== DATA EXCERPTS ==
** begin **
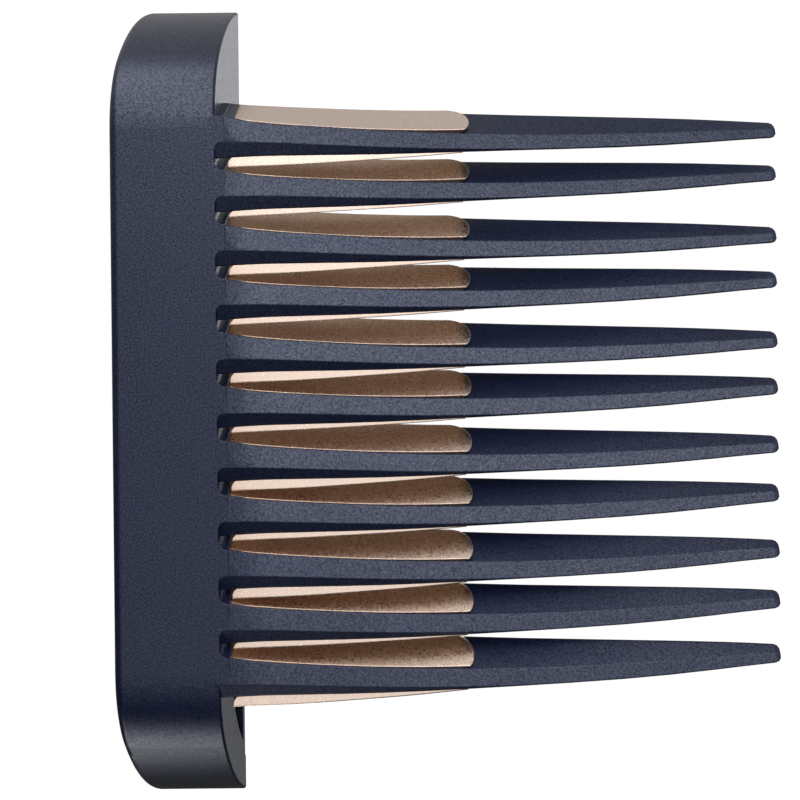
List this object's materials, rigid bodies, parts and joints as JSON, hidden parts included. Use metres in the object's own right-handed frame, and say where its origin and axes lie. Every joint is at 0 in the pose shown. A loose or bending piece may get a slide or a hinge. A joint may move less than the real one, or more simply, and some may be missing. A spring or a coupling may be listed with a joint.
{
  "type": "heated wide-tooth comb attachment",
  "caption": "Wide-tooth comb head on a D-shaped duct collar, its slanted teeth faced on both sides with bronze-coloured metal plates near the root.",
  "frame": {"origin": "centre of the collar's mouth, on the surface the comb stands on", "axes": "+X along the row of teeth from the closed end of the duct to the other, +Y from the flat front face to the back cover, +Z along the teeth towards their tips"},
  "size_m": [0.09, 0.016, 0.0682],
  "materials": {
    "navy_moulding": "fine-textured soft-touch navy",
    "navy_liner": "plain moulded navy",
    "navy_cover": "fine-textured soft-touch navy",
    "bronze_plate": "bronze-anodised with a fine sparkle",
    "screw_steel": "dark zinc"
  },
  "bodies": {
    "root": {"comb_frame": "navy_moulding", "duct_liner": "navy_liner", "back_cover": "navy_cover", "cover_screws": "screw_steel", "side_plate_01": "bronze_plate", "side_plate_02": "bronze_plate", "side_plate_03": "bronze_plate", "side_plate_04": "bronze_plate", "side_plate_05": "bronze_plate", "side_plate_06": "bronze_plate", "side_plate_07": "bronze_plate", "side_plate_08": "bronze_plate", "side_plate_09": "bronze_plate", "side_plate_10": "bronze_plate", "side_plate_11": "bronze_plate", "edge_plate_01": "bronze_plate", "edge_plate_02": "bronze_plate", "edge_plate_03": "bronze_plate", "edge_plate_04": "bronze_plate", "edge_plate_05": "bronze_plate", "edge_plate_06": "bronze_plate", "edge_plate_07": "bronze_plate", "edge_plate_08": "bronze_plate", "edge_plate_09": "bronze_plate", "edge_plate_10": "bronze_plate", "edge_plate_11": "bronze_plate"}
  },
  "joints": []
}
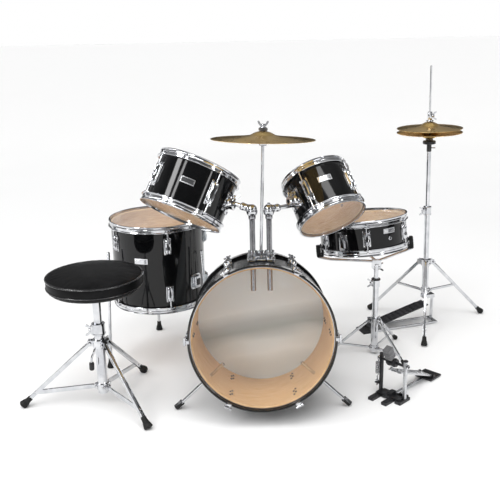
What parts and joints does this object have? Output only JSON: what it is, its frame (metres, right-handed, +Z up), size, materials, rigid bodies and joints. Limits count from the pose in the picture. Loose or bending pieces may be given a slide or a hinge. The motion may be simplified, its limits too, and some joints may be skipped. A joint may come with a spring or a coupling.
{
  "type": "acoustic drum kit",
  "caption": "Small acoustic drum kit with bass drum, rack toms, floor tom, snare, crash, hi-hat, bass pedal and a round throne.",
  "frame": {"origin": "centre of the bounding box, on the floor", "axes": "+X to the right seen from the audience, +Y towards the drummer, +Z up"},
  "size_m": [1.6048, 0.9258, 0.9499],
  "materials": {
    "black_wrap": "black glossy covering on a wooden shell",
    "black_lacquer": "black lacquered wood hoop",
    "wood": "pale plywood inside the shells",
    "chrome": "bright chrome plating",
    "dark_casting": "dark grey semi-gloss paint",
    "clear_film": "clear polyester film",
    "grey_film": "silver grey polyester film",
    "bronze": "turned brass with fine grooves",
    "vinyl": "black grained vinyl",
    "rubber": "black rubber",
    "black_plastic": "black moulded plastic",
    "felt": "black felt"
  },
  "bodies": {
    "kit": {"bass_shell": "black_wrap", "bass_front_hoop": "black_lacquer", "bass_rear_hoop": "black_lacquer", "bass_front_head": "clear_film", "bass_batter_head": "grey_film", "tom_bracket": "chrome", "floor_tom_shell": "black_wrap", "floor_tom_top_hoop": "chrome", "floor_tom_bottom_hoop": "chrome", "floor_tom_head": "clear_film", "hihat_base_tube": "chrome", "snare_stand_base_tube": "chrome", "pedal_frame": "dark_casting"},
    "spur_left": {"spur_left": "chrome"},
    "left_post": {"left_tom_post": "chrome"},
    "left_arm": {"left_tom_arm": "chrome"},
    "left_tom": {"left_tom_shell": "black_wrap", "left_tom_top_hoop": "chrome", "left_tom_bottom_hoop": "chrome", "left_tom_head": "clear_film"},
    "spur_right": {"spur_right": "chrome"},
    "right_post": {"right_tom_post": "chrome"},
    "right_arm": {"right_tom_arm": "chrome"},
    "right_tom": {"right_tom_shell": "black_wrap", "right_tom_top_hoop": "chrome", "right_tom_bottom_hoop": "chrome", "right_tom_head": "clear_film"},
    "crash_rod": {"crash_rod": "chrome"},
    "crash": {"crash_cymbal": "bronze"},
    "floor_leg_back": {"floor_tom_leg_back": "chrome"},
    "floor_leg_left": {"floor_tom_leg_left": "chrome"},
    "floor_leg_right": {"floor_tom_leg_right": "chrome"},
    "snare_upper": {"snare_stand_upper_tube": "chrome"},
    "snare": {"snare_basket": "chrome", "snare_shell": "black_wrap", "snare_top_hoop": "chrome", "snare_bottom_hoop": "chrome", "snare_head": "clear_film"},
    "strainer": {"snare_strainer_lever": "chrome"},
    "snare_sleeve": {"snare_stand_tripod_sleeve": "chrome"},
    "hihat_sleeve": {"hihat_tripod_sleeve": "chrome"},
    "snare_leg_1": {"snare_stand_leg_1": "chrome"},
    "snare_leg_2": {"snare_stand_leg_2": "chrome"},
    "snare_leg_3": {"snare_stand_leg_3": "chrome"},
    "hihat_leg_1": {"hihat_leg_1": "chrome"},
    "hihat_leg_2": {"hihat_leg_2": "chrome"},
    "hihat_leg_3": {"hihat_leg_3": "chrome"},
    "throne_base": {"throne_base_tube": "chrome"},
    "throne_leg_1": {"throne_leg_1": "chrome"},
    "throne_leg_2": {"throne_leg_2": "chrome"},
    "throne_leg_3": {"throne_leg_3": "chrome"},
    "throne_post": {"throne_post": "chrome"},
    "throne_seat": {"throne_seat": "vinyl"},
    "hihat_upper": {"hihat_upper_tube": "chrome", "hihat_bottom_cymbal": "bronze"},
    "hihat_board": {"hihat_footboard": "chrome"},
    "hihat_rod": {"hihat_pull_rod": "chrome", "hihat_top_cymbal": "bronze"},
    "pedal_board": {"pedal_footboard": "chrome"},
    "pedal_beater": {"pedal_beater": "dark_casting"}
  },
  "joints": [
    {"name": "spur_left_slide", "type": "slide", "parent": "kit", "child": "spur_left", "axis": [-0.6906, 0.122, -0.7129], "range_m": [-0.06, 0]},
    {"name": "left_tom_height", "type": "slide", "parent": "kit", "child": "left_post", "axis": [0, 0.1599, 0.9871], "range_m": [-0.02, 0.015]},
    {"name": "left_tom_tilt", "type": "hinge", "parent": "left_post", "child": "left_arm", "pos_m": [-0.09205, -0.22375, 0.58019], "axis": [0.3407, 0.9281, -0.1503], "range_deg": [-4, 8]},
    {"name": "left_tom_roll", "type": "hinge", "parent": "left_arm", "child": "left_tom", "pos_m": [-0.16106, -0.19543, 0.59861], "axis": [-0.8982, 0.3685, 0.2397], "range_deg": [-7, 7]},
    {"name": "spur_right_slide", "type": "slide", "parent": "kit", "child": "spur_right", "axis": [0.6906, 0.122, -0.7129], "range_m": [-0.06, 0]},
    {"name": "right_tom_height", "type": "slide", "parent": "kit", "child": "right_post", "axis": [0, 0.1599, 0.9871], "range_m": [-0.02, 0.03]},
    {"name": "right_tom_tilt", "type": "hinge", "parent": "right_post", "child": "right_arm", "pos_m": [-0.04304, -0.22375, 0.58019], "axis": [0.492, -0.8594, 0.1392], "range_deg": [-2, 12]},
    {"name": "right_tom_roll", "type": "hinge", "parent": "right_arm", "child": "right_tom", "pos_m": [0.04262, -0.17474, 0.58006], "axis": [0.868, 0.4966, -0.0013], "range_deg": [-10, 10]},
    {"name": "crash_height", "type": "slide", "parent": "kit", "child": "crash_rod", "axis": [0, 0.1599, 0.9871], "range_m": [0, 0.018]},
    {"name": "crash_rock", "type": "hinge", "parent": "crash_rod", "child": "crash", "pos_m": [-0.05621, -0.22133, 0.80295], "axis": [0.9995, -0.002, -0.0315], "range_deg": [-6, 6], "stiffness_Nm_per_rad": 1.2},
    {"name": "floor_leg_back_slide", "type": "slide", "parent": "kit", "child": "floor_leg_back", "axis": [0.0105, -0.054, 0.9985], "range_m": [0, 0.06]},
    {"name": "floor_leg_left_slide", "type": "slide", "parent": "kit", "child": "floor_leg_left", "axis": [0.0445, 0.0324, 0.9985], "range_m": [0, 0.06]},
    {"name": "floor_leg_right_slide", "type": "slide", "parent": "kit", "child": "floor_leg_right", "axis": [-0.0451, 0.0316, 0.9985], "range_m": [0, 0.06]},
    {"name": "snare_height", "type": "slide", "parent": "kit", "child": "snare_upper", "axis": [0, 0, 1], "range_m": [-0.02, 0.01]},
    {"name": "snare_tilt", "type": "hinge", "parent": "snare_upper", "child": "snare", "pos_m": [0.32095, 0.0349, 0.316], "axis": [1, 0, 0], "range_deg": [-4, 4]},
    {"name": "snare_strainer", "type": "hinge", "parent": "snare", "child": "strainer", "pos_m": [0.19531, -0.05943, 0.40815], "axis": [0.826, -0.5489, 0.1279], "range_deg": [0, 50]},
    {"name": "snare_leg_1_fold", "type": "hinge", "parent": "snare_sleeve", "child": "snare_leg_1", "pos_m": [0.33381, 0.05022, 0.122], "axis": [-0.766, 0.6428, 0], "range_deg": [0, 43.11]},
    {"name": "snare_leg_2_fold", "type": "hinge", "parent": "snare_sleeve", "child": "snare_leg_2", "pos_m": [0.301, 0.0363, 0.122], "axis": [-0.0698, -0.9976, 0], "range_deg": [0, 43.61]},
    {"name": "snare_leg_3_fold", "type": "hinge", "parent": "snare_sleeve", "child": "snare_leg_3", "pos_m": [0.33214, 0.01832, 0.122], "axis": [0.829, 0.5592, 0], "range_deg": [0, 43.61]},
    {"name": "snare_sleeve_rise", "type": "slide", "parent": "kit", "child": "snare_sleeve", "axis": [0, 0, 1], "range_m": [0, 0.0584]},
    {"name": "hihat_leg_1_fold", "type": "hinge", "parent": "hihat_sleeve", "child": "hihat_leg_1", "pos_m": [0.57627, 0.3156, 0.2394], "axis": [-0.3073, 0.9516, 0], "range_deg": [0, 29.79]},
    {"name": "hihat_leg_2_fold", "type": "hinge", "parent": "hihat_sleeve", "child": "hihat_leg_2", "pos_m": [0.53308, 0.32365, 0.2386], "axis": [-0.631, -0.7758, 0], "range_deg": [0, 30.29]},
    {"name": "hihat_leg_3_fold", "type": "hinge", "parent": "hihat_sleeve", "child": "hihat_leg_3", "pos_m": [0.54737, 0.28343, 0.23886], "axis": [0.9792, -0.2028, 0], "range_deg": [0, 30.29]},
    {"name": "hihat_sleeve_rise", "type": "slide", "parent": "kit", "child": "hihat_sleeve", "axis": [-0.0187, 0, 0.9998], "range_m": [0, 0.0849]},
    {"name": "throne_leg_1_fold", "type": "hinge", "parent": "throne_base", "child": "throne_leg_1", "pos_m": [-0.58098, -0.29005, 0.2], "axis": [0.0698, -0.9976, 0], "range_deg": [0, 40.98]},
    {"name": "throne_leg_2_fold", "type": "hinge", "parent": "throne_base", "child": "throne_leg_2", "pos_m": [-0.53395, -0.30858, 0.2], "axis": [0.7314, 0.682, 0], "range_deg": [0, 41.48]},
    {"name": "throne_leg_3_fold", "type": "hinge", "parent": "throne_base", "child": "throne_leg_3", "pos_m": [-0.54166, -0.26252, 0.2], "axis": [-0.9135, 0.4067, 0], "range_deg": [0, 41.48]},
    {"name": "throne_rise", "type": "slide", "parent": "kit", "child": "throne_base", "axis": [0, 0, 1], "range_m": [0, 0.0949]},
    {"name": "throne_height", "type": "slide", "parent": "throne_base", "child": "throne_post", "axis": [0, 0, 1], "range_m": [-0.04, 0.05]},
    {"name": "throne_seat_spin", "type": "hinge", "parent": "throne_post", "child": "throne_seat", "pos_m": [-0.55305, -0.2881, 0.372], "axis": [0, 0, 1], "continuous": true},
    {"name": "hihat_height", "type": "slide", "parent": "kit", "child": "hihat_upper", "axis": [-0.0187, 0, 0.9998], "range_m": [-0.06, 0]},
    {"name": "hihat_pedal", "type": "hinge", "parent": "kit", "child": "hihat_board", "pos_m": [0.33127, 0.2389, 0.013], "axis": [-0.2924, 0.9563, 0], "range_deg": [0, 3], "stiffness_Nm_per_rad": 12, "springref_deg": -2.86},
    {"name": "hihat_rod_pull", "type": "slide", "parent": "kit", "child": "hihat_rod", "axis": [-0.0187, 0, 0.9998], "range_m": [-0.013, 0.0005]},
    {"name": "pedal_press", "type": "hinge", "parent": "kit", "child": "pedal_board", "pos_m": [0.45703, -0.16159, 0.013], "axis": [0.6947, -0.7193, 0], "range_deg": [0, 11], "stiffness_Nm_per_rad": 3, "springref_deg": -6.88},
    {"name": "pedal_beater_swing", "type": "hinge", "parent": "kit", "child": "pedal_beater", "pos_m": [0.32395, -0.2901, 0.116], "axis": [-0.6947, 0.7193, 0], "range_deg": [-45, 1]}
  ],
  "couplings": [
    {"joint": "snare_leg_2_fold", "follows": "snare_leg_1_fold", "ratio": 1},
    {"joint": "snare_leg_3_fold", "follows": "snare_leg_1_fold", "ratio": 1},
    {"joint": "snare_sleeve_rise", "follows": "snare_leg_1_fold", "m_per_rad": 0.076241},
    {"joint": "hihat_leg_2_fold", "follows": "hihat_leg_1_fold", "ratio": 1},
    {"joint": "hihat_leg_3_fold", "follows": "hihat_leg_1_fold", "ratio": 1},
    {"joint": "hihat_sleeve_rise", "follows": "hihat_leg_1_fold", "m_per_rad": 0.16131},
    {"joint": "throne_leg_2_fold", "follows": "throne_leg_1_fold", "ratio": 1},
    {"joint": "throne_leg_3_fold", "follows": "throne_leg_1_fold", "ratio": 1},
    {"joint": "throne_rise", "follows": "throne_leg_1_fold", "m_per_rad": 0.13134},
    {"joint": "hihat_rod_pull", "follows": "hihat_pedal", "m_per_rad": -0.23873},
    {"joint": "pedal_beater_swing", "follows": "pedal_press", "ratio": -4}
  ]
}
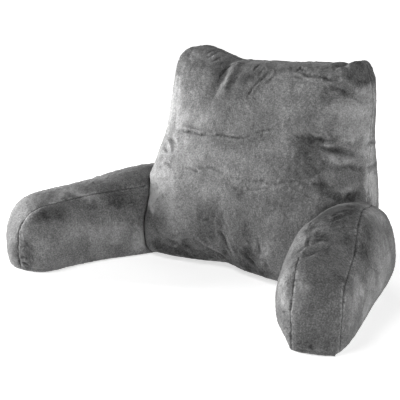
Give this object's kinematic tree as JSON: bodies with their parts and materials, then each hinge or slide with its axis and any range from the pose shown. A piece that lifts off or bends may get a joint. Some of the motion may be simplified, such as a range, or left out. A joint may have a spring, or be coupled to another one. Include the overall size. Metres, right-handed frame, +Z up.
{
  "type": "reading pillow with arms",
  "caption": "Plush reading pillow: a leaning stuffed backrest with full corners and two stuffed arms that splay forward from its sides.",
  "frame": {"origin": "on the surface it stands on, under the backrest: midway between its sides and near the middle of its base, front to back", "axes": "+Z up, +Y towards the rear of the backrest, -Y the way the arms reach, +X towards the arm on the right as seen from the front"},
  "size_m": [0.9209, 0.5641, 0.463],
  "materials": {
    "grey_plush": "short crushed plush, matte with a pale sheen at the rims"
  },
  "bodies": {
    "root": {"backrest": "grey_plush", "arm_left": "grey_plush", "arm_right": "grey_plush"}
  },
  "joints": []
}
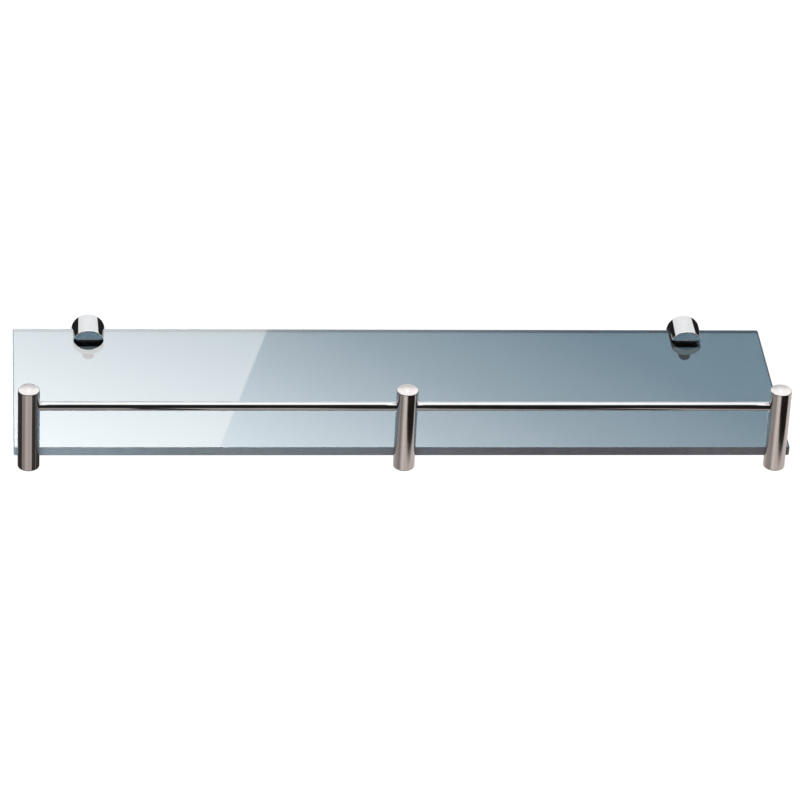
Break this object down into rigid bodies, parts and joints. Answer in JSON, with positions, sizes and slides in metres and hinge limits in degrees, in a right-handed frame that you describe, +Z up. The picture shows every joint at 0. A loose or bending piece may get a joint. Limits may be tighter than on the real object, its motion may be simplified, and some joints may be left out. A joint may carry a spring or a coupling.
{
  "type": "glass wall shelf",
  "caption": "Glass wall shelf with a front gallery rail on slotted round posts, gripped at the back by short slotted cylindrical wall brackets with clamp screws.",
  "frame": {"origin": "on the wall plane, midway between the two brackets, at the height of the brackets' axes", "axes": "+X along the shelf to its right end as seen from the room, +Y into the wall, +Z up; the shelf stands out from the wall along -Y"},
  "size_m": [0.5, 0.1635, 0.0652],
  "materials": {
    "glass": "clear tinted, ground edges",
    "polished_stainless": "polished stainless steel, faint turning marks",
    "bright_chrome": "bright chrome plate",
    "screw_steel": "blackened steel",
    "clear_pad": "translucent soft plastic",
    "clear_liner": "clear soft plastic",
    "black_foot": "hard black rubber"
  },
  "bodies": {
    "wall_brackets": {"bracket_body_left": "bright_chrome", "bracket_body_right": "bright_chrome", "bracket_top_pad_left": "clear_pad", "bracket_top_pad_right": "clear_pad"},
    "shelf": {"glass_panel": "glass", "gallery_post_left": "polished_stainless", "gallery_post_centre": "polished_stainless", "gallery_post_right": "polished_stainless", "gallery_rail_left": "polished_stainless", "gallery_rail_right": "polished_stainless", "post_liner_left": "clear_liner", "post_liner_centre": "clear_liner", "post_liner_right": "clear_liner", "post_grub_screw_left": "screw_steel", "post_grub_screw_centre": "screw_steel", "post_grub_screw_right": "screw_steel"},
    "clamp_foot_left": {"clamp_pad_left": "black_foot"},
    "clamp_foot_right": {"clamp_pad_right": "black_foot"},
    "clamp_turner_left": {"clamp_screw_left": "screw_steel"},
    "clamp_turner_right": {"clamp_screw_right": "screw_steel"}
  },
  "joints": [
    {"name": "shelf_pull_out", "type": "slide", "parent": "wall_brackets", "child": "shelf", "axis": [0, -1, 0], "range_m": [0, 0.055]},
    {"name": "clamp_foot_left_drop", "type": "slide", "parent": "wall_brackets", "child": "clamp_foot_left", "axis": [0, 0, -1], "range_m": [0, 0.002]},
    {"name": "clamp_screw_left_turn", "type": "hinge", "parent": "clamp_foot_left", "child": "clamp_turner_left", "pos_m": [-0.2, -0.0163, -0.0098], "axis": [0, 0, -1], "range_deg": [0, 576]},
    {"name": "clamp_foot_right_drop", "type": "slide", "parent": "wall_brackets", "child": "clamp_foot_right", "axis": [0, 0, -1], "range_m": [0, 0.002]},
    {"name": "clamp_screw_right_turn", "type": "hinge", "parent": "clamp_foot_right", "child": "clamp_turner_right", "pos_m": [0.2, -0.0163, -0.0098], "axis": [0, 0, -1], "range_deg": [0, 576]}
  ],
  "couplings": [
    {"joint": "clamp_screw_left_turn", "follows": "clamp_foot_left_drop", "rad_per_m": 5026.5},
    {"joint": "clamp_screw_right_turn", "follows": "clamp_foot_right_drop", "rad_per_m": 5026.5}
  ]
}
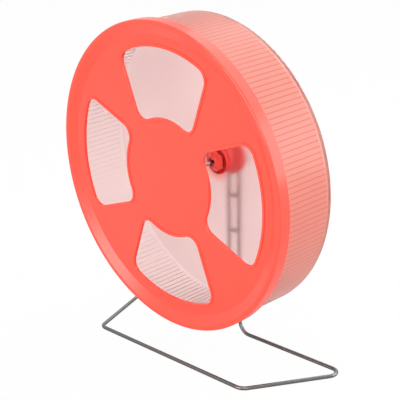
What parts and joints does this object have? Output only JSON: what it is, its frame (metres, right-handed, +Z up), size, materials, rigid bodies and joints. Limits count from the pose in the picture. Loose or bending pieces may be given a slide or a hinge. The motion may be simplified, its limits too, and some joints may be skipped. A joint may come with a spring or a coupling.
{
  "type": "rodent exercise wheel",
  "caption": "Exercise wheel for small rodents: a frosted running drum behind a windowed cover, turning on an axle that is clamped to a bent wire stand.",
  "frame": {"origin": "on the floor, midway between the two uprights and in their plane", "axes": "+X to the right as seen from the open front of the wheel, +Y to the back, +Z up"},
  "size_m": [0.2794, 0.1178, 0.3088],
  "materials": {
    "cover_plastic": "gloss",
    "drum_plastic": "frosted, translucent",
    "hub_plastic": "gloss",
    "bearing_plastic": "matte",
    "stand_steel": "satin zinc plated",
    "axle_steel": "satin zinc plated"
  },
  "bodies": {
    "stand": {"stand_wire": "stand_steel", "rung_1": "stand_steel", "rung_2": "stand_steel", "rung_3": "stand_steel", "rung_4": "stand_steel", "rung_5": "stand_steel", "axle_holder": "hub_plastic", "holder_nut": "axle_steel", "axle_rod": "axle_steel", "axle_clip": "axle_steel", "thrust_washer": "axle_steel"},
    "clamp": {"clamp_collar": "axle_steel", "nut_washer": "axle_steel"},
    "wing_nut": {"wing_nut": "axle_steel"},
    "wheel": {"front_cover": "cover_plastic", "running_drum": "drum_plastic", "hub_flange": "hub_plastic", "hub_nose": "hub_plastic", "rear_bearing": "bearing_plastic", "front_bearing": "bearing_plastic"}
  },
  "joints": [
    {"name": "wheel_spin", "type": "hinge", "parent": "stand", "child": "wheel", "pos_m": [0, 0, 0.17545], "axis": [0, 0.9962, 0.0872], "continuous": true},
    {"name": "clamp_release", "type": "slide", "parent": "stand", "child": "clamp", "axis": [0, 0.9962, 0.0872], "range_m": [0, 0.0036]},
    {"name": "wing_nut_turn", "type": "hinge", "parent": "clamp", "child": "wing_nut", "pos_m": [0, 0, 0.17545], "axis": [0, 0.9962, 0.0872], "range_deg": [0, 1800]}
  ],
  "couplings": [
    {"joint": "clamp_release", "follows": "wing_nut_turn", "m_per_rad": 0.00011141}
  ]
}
** end **
== WHAT IS BEING ASKED ==
Tally the lines of the data that hold the string "object". Answer with the number and nothing more.

== TASK ANSWER ==
5